Pour qu’un barrage soit rentable, il faut une chute d’eau de 2 mètres minimum. « Ni la Loire ni le Cher ne possèdent de chute de cette envergure », explique Vincent Loison, directeur technique du Syndicat nouvel espace du Cher. Autre idée avec l’hydrolien, une structure composée d’ailerons qui tournent en fonction de la vitesse du courant. Mais cette innovation pourrait, entre autres, altérer la migration des poissons.

« Des bâtiments, comme l’école primaire d’Ambillou, parviennent à devenir autonomes grâce au photovoltaïque »

Ces réglementations expliqueraient aussi pourquoi la géothermie et le photovoltaïque sur sol sont peu utilisés en Indre-et-Loire. La géothermie nécessite des forages profonds pour récolter la chaleur interne du globe terrestre, c’est un aménagement coûteux. Quant au photovoltaïque sur sol, certains projets sont des « aberrations » pour Pierre Richard, le président de la Sepant (Société d’étude, de protection et d’aménagement de la nature en Touraine). Lui et son association se sont opposés au projet de station photovoltaïque à Larçay : « Ce projet avait pour but de raser plusieurs hectares de forêt, c’est n’importe quoi. À l’inverse, la Sepant soutient l’installation de ces équipements sur des toits. »

Cette source d’énergie est en constante augmentation en France ces dernières années. Le département suit cette tendance, où quelques bâtiments, comme l’école primaire d’Ambillou (près de Chinon), parviennent à devenir autonome grâce au photovoltaïque.

De son côté, la biomasse, qui consiste à créer de l’énergie grâce à la combustion de matière végétale, a le vent en poupe. Dans un rapport de 2015, la Dreal (Direction régionale de l’environnement, de l’aménagement et du logement) expliquait que la biomasse représentait environ 75 % de la production d’énergies renouvelables dans la région. « Cette émission d’énergie est plutôt en avance en Indre-et-Loire », confirme l’ex-élu régional Gilles Deguet.
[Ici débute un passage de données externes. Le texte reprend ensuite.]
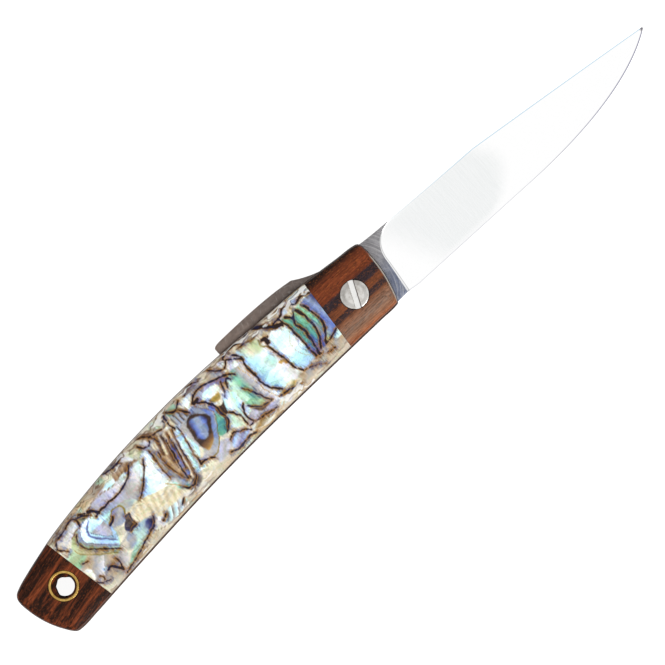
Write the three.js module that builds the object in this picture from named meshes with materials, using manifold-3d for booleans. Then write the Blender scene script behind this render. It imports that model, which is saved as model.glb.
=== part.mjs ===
// A friction folder: a pocket knife whose blade is held open by a thumb lever on its tang.
// Millimetres. The knife lies on its rear side, open. +X points to the blade's tip, +Y to the handle's back,
// +Z up through the front side. The origin is on the pivot's axis, on the plane that the knife rests on.

import * as THREE from "three";
import { mergeVertices } from "three/addons/utils/BufferGeometryUtils.js";
import Module from "manifold-3d";

// Layers, from the middle of the knife outwards
const BLADE_THICKNESS = 3.0;
const RUNNING_GAP = 0.1; // between the tang and each washer
const WASHER_THICKNESS = 0.4;
const BASE_THICKNESS = 1.8; // dark hardwood under the covers
const COVER_THICKNESS = 2.7; // bolsters and shell, at the flat land

const TANG_RADIUS = 7.12; // the handle and the lever are drawn round the tang

// Handle outline, from the front to the butt. A front point is its x, and how far past the tang's radius it
// lies. A butt point is its distance from the butt, and its y.
const BUTT_BLOCK = 12.8; // handle behind the closed blade's tip
const SLOT_EDGE_FRONT = [[9.5, 0.5], [2, 0.44], [-28, 0.18], [-48, 0.54]];
const SLOT_EDGE_BUTT = [[24.8, -8.72], [12.8, -9.56], [6.8, -9.92], [2.6, -9.85]];
const BACK_EDGE_FRONT = [[10, -0.27], [4, 0.5], [-7.2, 1.88], [-17, 2.5], [-30, 3.4], [-44, 3.66]];
const BACK_EDGE_BUTT = [[32.8, 10.08], [16.8, 8.3], [8.8, 6.7], [4.8, 5.7], [-1, 3.9]];
const FRONT_ARC_RADIUS = 26.4;
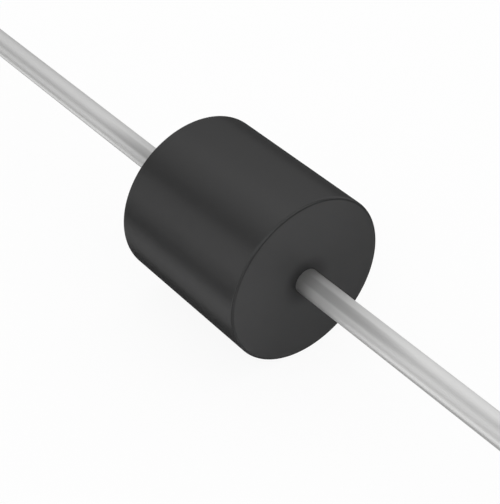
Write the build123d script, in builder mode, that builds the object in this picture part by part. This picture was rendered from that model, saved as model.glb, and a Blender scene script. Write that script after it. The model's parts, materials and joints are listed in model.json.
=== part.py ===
from build123d import *
from math import atan2, degrees
import os

# Bidirectional transient suppressor diode in a plain cylindrical moulding, the P600 (R-6) outline.
# Two silicon chips are soldered back to back between the nail heads of two wires, coated, and then
# moulded in epoxy. Millimetres. The leads run along X through the middle of the body, which is the
# origin, lead a points to +X, and +Z is up.

# Moulded body
body_diameter = 8.85
body_length = 8.85
body_edge_radius = 0.12

# Leads: tinned copper wire, upset into a nail head at the inner end
lead_diameter = 1.30
lead_length = 25.40
lead_cut_chamfer = 0.10
head_diameter = 3.60
head_thickness = 0.90
head_edge_chamfer = 0.12
neck_diameter = 1.60
neck_flare = 0.35

# Silicon chips: a sawn square base, and a mesa left standing where the moat was etched round it
chip_side = 4.40
chip_base_thickness = 0.18
mesa_height = 0.10
mesa_wall_angle = 40
mesa_corner_radius = 0.60
moat_width = 0.25

# Solder joints, whose rims are drawn in a little between the two faces that they wet
solder_thickness = 0.09
solder_setback = 0.15
solder_corner_radius = 0.40
meniscus_depth = 0.03

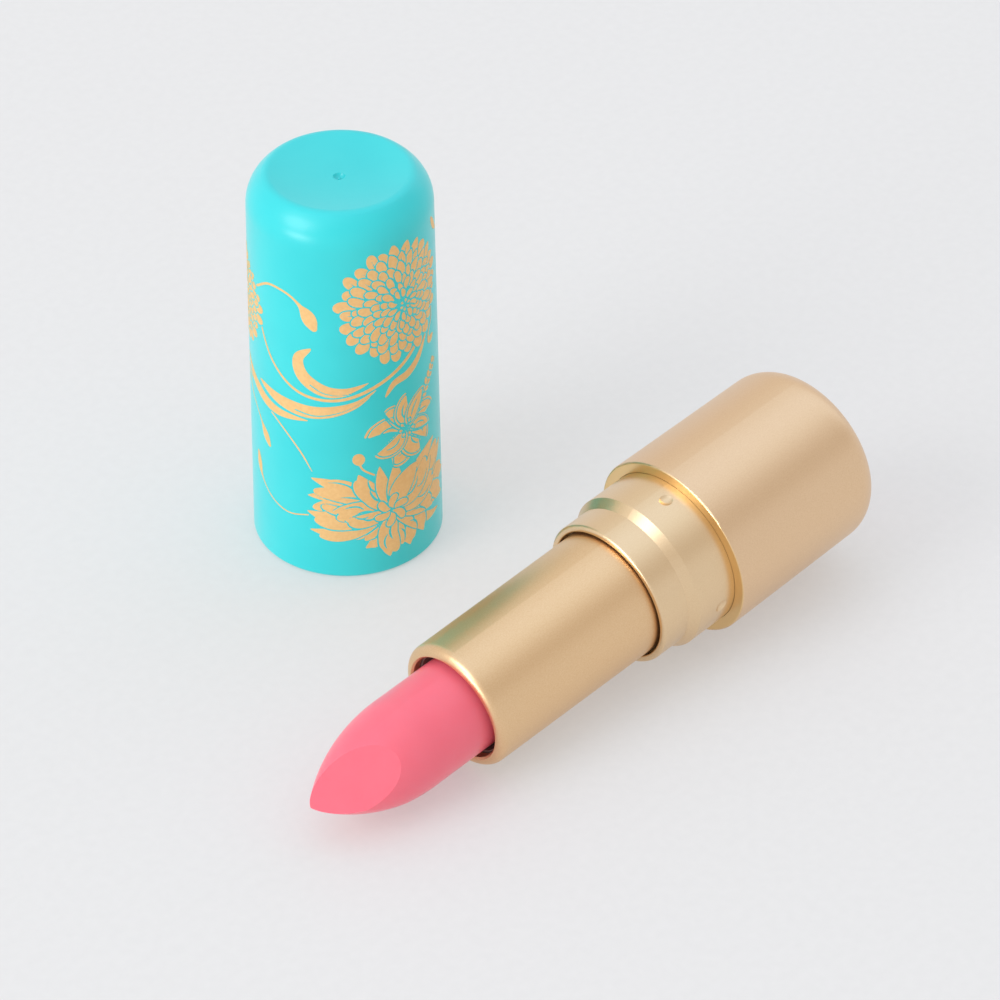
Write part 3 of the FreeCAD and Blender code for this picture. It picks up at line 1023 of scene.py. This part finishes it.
# The tent's light round the long axis of the case: lean from straight up towards +Y in degrees,
# and half the light that comes from there. The roof is a wide pale panel.
ROOM = ((-120, (0.50, 0.50, 0.50)), (-90, (0.50, 0.505, 0.52)), (-70, (0.50, 0.50, 0.51)),
        (-56, (0.42, 0.40, 0.38)), (-44, (0.42, 0.40, 0.38)), (-30, (0.51, 0.51, 0.52)),
        (-12, (0.62, 0.67, 0.73)), (8, (0.64, 0.70, 0.80)), (28, (0.61, 0.66, 0.73)),
        (44, (0.53, 0.52, 0.50)), (66, (0.51, 0.495, 0.485)), (88, (0.52, 0.53, 0.57)),
        (120, (0.50, 0.50, 0.50)))


@dataclass
class Studio:
    """Floor, soft lights and camera."""

    floor_half: float = 3.0
    key_from: tuple[float, float, float] = (-0.835, 0.150, 0.530)
    key_size: tuple[float, float] = (0.85, 0.85)
    key_power: float = 6.4
    card_from: tuple[float, float, float] = (-0.998, 0.035, 0.05)
    card_size: tuple[float, float] = (0.75, 0.16)
    card_power: float = 4.2
    light_distance: float = 1.5
    room_strength: float = 0.82
    aim: tuple[float, float, float] = (16.37, -10.58, 0.0)
    eye: tuple[float, float, float] = (-283.5, -319.0, 335.8)
    lens: float = 154.8
    sensor: float = 36.0
    clip: tuple[float, float] = (0.01, 20.0)

    def build(self) -> None:
        """Build the whole set."""
        self.lay_floor()
        self.light()
        self.stand_camera()

    def lay_floor(self) -> None:
        """Lay one wide sheet at z = 0."""
        half = self.floor_half
        mesh = bpy.data.meshes.new("floor")
        mesh.from_pydata([(-half, -half, 0), (half, -half, 0), (half, half, 0), (-half, half, 0)],
                         [], [(0, 1, 2, 3)])
        mesh.materials.append(StudioPaper().material())
        floor = bpy.data.objects.new("floor", mesh)
        bpy.context.scene.collection.objects.link(floor)

    def light(self) -> None:
        """Put a pale room all round, a large soft key to the left and a low card beside it."""
        world = bpy.data.worlds.new("room")
        bpy.context.scene.world = world
        world.use_nodes = True
        tree = world.node_tree
        tree.nodes.clear()
        way = add(tree, "ShaderNodeSeparateXYZ", {0: add(tree, "ShaderNodeTexCoord").outputs["Generated"]})
        lean = add(tree, "ShaderNodeMath", {0: way.outputs["Y"], 1: way.outputs["Z"]}, operation="ARCTAN2")
        share = add(tree, "ShaderNodeMapRange", {
            "Value": lean, "From Min": -math.pi, "From Max": math.pi})
        tent = add(tree, "ShaderNodeValToRGB", {"Fac": share}, [
            (0.5 + degrees / 360, (*colour, 1.0)) for degrees, colour in ROOM])
        sky = add(tree, "ShaderNodeBackground", {"Color": tent, "Strength": 2 * self.room_strength})
        add(tree, "ShaderNodeOutputWorld", {"Surface": sky})
        self.hang("key", self.key_from, self.key_size, self.key_power)
        self.hang("card", self.card_from, self.card_size, self.card_power)

    def hang(self, name: str, way: tuple[float, float, float], size: tuple[float, float],
             power: float) -> None:
        """Hang one oval soft light that faces the object.

        Args:
            name: The light's name.
            way: Direction from the object to the light.
            size: Its width and height in metres.
            power: Its power in watts.
        """
        aim = Vector(self.aim) * MM
        spot = aim + Vector(way).normalized() * self.light_distance
        lamp = bpy.data.lights.new(name, "AREA")
        lamp.shape, lamp.size, lamp.size_y, lamp.energy = "ELLIPSE", *size, power
        light = bpy.data.objects.new(name, lamp)
        light.location = spot
        light.rotation_euler = (aim - spot).to_track_quat("-Z", "Y").to_euler()
        bpy.context.scene.collection.objects.link(light)

    def stand_camera(self) -> None:
        """Stand a long lens so that it looks down on the two halves of the object."""
        data = bpy.data.cameras.new("camera")
        data.lens, data.sensor_width = self.lens, self.sensor
        data.clip_start, data.clip_end = self.clip
        camera = bpy.data.objects.new("camera", data)
        camera.location = Vector(self.eye) * MM
        look = (Vector(self.aim) - Vector(self.eye)) * MM
        camera.rotation_euler = look.to_track_quat("-Z", "Y").to_euler()
        bpy.context.scene.collection.objects.link(camera)
        bpy.context.scene.camera = camera
        bpy.context.scene.view_settings.view_transform = "Standard"


def main() -> None:
    """Build the set, then each sub-assembly in order."""
    logging.basicConfig(level=logging.INFO, format="%(message)s")
    Studio().build()
    for part in (Base(), Collar(), TurningTube(), ColourStick(), Cap()):
        part.build()


if __name__ == "__main__":
    main()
La première des deux chaufferies de Saint-Pierre-des-corps, installée en 2013, est un vrai moteur dans la région. Avec une puissance de 7,5 mégawatts, elle permet de chauffer 14 000 logements. Une nouvelle chaufferie est actuellement en construction à Joué-lès-Tours sur l’ancien site Michelin. Avec un potentiel de 300 000 tonnes de bois de chauffage sur le territoire, la biomasse semble promise à un bel avenir dans le département. Mais elle ne palliera probablement pas à elle seule le retard des autres énergies.